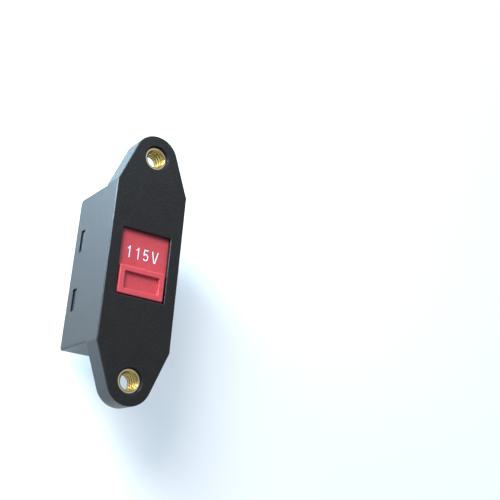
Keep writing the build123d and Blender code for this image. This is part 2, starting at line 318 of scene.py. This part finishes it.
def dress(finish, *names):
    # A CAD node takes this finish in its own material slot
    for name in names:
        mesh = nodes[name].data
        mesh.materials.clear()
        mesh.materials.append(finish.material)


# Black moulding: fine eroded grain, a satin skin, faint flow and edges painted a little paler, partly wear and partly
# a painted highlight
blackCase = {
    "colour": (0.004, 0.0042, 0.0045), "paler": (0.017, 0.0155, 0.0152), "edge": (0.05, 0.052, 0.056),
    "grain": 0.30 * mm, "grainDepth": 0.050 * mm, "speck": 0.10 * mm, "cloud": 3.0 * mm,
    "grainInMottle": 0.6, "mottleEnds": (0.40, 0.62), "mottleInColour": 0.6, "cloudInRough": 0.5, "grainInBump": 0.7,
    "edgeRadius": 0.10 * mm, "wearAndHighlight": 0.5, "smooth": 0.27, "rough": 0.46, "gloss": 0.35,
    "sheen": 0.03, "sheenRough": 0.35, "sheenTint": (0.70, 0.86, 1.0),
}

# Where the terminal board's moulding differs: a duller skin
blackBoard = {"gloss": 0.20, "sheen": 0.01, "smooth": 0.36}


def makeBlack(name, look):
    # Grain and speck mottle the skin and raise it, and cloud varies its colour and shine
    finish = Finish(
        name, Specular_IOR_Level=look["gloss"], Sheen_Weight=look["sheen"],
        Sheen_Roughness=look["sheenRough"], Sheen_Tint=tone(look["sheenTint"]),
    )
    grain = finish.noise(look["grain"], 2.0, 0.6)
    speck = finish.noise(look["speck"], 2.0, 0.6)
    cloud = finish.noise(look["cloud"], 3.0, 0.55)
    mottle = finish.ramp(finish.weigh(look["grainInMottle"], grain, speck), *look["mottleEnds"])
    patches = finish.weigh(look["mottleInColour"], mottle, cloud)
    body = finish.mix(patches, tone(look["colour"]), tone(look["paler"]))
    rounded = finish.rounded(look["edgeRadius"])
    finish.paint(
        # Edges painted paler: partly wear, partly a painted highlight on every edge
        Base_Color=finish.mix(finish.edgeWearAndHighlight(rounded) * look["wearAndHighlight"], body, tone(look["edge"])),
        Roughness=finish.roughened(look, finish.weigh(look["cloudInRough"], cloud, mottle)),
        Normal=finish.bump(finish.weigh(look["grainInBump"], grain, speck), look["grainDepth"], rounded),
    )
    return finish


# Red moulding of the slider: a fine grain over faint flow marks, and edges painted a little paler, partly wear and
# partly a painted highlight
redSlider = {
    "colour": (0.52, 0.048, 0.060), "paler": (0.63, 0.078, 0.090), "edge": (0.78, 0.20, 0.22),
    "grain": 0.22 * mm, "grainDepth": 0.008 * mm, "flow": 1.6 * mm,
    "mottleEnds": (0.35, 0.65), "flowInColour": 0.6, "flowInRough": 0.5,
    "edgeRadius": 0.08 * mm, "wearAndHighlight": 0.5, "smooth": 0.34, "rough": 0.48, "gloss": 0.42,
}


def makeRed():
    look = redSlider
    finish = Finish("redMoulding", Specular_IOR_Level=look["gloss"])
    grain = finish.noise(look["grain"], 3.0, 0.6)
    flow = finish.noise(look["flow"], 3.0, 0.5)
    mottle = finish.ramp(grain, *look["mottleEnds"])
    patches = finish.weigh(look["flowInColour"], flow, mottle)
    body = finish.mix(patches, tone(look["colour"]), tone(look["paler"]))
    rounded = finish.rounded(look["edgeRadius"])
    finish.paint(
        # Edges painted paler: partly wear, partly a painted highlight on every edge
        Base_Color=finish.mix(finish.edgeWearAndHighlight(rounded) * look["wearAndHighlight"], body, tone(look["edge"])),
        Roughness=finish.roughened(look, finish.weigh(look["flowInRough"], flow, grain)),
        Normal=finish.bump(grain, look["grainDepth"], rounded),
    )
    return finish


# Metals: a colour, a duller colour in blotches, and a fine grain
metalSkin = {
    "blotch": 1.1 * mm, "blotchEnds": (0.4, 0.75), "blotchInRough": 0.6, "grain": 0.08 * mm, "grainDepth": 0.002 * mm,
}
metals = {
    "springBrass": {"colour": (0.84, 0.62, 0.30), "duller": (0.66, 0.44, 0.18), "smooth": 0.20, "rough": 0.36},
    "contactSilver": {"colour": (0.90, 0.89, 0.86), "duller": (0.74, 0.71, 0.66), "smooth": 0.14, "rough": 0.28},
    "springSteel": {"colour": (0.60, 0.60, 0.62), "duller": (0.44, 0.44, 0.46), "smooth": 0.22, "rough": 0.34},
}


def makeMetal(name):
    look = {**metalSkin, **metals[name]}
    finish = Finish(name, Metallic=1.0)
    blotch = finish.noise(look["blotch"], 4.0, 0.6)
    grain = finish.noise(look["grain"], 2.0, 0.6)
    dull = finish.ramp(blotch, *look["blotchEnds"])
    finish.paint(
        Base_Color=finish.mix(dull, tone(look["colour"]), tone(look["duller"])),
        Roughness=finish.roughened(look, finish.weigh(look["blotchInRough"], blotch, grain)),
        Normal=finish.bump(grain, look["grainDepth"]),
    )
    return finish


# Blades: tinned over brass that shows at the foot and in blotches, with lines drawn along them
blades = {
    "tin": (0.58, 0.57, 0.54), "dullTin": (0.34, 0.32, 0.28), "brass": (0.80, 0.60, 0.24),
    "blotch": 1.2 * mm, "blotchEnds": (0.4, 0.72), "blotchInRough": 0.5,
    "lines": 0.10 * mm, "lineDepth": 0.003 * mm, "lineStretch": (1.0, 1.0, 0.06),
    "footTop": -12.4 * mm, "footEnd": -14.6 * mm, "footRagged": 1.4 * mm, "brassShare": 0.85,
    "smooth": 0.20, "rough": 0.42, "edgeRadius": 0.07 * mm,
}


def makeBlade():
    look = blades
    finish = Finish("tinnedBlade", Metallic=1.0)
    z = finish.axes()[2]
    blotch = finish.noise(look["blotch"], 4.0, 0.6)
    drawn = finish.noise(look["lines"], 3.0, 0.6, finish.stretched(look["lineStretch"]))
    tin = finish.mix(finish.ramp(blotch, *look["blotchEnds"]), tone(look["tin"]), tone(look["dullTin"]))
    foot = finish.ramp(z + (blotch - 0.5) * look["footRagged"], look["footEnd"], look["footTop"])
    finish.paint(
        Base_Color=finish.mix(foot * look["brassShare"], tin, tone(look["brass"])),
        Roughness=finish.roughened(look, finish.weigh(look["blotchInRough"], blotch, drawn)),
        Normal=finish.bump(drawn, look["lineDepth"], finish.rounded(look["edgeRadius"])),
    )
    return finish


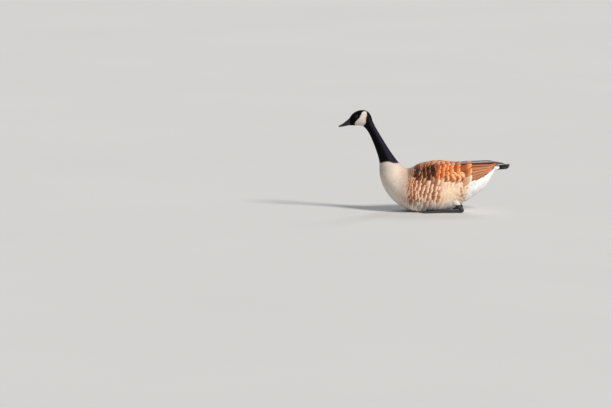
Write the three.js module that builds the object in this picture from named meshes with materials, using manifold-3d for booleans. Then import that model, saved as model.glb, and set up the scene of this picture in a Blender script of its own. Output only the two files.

___

Filter the records down to the lines that contain the string "with", and copy those lines.

▶ RESPONSE:
# Blades: tinned over brass that shows at the foot and in blotches, with lines drawn along them
Write the three.js module that builds the object in this picture from named meshes with materials, using manifold-3d for booleans. Then import that model, saved as model.glb, and set up the scene of this picture in a Blender script of its own. Output only the two files.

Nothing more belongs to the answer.